### Task requirements
From the listing below, pull out every line where the string "this" appears.

### Available data

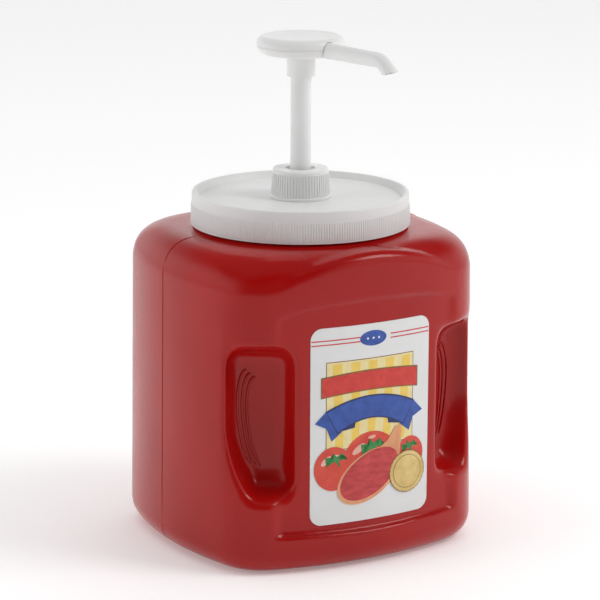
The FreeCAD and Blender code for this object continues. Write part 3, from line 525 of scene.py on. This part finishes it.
def label_art():
    """Plain fruit-and-sauce print: stripes, a yellow panel, two blank banners and a gold seal."""
    red = ink("red", (0.56, 0.025, 0.02), (0.68, 0.05, 0.035))
    blue = ink("blue", (0.02, 0.06, 0.30), (0.035, 0.10, 0.42))
    navy = ink("navy", (0.008, 0.02, 0.10), (0.012, 0.03, 0.15))
    cream = ink("cream", (0.80, 0.66, 0.30), (0.86, 0.74, 0.40))
    yellow = ink("yellow", (0.83, 0.55, 0.08), (0.88, 0.64, 0.14))
    brown = ink("brown", (0.20, 0.09, 0.02), (0.30, 0.14, 0.04))
    tomato = ink("tomato", (0.60, 0.035, 0.02), (0.74, 0.09, 0.05), 110)
    shine = ink("shine", (0.80, 0.36, 0.28), (0.88, 0.55, 0.46))
    sauce = ink("sauce", (0.42, 0.018, 0.025), (0.62, 0.06, 0.06), 160, (1, 1, 2.6))
    wood = ink("wood", (0.66, 0.25, 0.11), (0.82, 0.42, 0.22), 150, (1, 1, 0.3))
    green = ink("green", (0.01, 0.14, 0.03), (0.05, 0.33, 0.08), 500)
    gold = ink("gold", (0.55, 0.36, 0.09), (0.80, 0.60, 0.24), 90)
    half = LABEL_HALF - 0.3
    printed("label_stripes", red, [
        box_of(-half, 117.6, -7.2, 118.2), box_of(-half, 115.5, -7.2, 116.1),
        box_of(9.8, 117.6, half, 118.2), box_of(9.8, 115.5, half, 116.1)], 1, 0.0)
    printed("label_lozenge", blue, [ring(1.3, 116.9, 7.6, 3.9)], 1)
    dots = [ring(1.3 + 3.2 * step, 116.9, 0.55, 0.55, 14) for step in (-1, 0, 1)]
    printed("label_dots", ink("white", (0.8, 0.8, 0.8), (0.86, 0.86, 0.86)), dots, 2)
    printed("label_panel_edge", brown, [box_of(-24.6, 61.6, 25.6, 106.9)], 1)
    printed("label_panel", cream, [box_of(-24.2, 62.0, 25.2, 106.5)], 2)
    rays = []
    for ray in range(5):
        u = -20.4 + 9.9 * ray
        rays.append([(u - 1.0 + 0.10 * (0.5 - u), 63.0), (u + 3.0 + 0.10 * (0.5 - u), 63.0),
                     (u + 4.4, 105.6), (u - 0.6, 105.6)])
    printed("label_rays", yellow, rays, 3)
    printed("label_band_edge", brown, [arch(-27.3, 28.3, 88.6, 99.2, 1.9)], 4)
    printed("label_band", red, [arch(-26.6, 27.6, 89.3, 98.5, 1.9)], 5)
    tails = [
        [(-30.4, 76.2), (-24.4, 82.0), (-15.5, 78.0), (-16.2, 70.6), (-21.6, 66.4), (-24.3, 73.2)],
        [(31.6, 75.9), (25.6, 82.0), (16.5, 78.0), (17.4, 70.6), (23.2, 66.4), (25.7, 73.2)]]
    printed("label_ribbon_tails", blue, tails, 5)
    folds = [[(-17.0, 71.0), (-8.4, 75.6), (-9.0, 72.2)], [(18.0, 71.0), (9.8, 75.6), (10.4, 72.2)]]
    printed("label_ribbon_folds", navy, folds, 5)
    printed("label_ribbon_edge", navy, [arch(-24.9, 26.1, 70.0, 81.9, 6.1, tuck=6.3)], 6)
    printed("label_ribbon", blue, [arch(-24.3, 25.5, 70.7, 81.2, 6.1, tuck=6.0)], 7)
    printed("label_tomatoes_back", tomato, [
        ring(0.6, 54.6, 15.6, 14.6), ring(24.0, 53.8, 8.4, 9.4)], 4)
    printed("label_tomato_front", tomato, [ring(-20.4, 52.2, 10.4, 11.3)], 5)
    shines = [ring(-24.4, 56.6, 3.4, 1.5, 20, 0.7), ring(-18.0, 58.2, 2.6, 1.0, 20, -0.3),
              ring(-6.6, 60.8, 4.2, 1.7, 20, 0.6), ring(0.8, 66.2, 2.2, 0.9, 20, 0.1),
              ring(21.2, 58.4, 2.4, 0.9, 20, 0.5)]
    printed("label_shines", shine, shines, 6)
    printed("label_calyxes", green, [
        calyx(-19.2, 57.4, 4.6), calyx(1.4, 62.0, 5.4), calyx(23.6, 58.6, 3.8)], 7)
    handle = [(4.6, 59.6), (10.2, 63.4), (14.6, 69.6), (17.8, 70.2),
              (18.6, 67.0), (16.8, 62.0), (17.4, 54.0), (8.0, 52.0)]
    printed("label_spoon", wood, [ring(-0.6, 46.4, 19.4, 11.8, 48, 0.52)], 7)
    printed("label_spoon_handle", wood, [handle], 8)
    printed("label_sauce", sauce, [ring(-0.2, 47.2, 18.2, 10.6, 48, 0.52)], 9)
    printed("label_seal_edge", brown, [scallop(22.2, 45.2, 10.9)], 10)
    printed("label_seal", gold, [scallop(22.2, 45.2, 10.5)], 11)
    printed("label_seal_ring", brown, [ring(22.2, 45.2, 8.7, 8.7, 60)], 12)
    printed("label_seal_middle", gold, [ring(22.2, 45.2, 8.4, 8.4, 60)], 13)


# ---- camera, light and floor ---------------------------------------------------------------
CAMERA_LENS = 173.74         # millimetres, on a 36 mm sensor
CAMERA_AT = (-0.72229, -1.25503, 0.46876)
CAMERA_AZIMUTH = math.radians(29.921)
CAMERA_PITCH = math.radians(13.52)
CAMERA_ROLL = 0.00447        # radians
BEHIND_CAMERA = (-0.52, -0.82, 0.22)     # direction from the object, one unit long


def camera():
    """Camera in front and to the left, level with the pump, looking a little down."""
    data = bpy.data.cameras.new("camera")
    data.lens = CAMERA_LENS
    data.sensor_width = 36.0
    data.clip_end = 20.0
    thing = bpy.data.objects.new("camera", data)
    bpy.context.scene.collection.objects.link(thing)
    azimuth, pitch, roll = CAMERA_AZIMUTH, CAMERA_PITCH, CAMERA_ROLL
    forward = Vector((math.sin(azimuth) * math.cos(pitch),
                      math.cos(azimuth) * math.cos(pitch), -math.sin(pitch)))
    right = Vector((math.cos(azimuth), -math.sin(azimuth), 0))
    up = right.cross(forward)
    turn, lean = math.cos(roll), math.sin(roll)
    right, up = right * turn + up * lean, up * turn - right * lean
    rotation = Matrix((right, up, -forward)).transposed()
    thing.matrix_world = Matrix.Translation(CAMERA_AT) @ rotation.to_4x4()
    bpy.context.scene.camera = thing


def soft_light(name, location, target, size, power):
    """Square light aimed at a point."""
    data = bpy.data.lights.new(name, "AREA")
    data.size = size
    data.energy = power
    thing = bpy.data.objects.new(name, data)
    bpy.context.scene.collection.objects.link(thing)
    thing.location = location
    thing.rotation_euler = (Vector(target) - Vector(location)).to_track_quat("-Z", "Y").to_euler()
    return thing


def fading(tree, direction, towards, start, end, before, after):
    """Brightness that fades from before to after as the direction turns towards a unit vector."""
    facing = tree.nodes.new("ShaderNodeVectorMath")
    facing.operation = "DOT_PRODUCT"
    facing.inputs[1].default_value = towards
    tree.links.new(direction, facing.inputs[0])
    level = tree.nodes.new("ShaderNodeMapRange")
    level.interpolation_type = "SMOOTHSTEP"
    for socket, value in (("From Min", start), ("From Max", end),
                          ("To Min", before), ("To Max", after)):
        level.inputs[socket].default_value = value
    tree.links.new(facing.outputs["Value"], level.inputs["Value"])
    return level.outputs["Result"]


def studio():
    """Pale floor, white surroundings that are darker behind the camera, and soft lights."""
    scene = bpy.context.scene
    scene.view_settings.view_transform = "Standard"
    world = bpy.data.worlds.new("studio")
    world.use_nodes = True
    tree = world.node_tree
    direction = tree.nodes.new("ShaderNodeTexCoord").outputs["Generated"]
    behind = fading(tree, direction, BEHIND_CAMERA, 0.50, 0.92, 1.0, 0.12)
    above = fading(tree, direction, (0, 0, 1), 0.25, 0.65, 1.0, 0.12)
    both = tree.nodes.new("ShaderNodeMath")
    both.operation = "MULTIPLY"
    tree.links.new(behind, both.inputs[0])
    tree.links.new(above, both.inputs[1])
    tree.links.new(both.outputs[0], tree.nodes["Background"].inputs["Strength"])
    tree.nodes["Background"].inputs["Color"].default_value = (1, 1, 1, 1)
    scene.world = world
    half = 6.0
    corners = [(-half, -half, 0), (half, -half, 0), (half, half, 0), (-half, half, 0)]
    mesh = bpy.data.meshes.new("floor")
    mesh.from_pydata(corners, [], [(0, 1, 2, 3)])
    floor = bpy.data.objects.new("floor", mesh)
    scene.collection.objects.link(floor)
    floor.location.z = -0.0002
    material, _, shader = new_material("floor", (0.98, 0.98, 0.98), 0.7, Specular_IOR_Level=0.1,
                                  Emission_Strength=0.2)
    shader.inputs["Emission Color"].default_value = (1, 1, 1, 1)
    mesh.materials.append(material)
    floor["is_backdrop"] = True
    soft_light("key", (0.9, -0.9, 1.3), (0, 0, 0.12), 0.7, 9)
    overhead = soft_light("overhead", (0.6, 1.0, 3.0), (0.6, 1.0, 0), 6.0, 90)
    overhead.visible_glossy = False
    left = soft_light("left", (-1.5, 0.3, 0.7), (0, 0, 0.18), 0.8, 4)
    left.visible_glossy = False


def main():
    """Everything in the scene."""
    camera()
    studio()
    made = paint_nodes()
    jug = soft_jug(made["jug_plastic"])
    find = surface_finder(jug)
    grip_ribs(find, made["jug_plastic"])
    parting_line(find, made["jug_plastic"])
    lid_ribs(made["lid_plastic"])
    label_art()


main()

boxes = {"cad": CAD_BOX, "visual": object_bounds()}
{name: [list(corner) for corner in box] for name, box in boxes.items()}
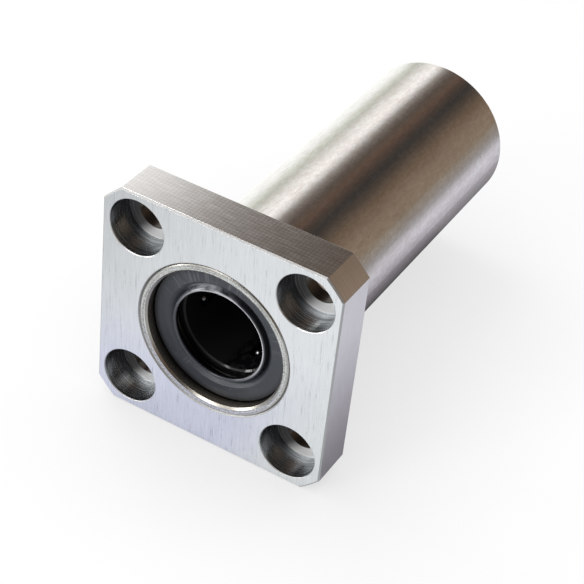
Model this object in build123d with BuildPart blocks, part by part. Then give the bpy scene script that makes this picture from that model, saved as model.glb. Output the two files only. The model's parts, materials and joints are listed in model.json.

### Reply to the task
The FreeCAD and Blender code for this object continues. Write part 3, from line 525 of scene.py on. This part finishes it.
Model this object in build123d with BuildPart blocks, part by part. Then give the bpy scene script that makes this picture from that model, saved as model.glb. Output the two files only. The model's parts, materials and joints are listed in model.json.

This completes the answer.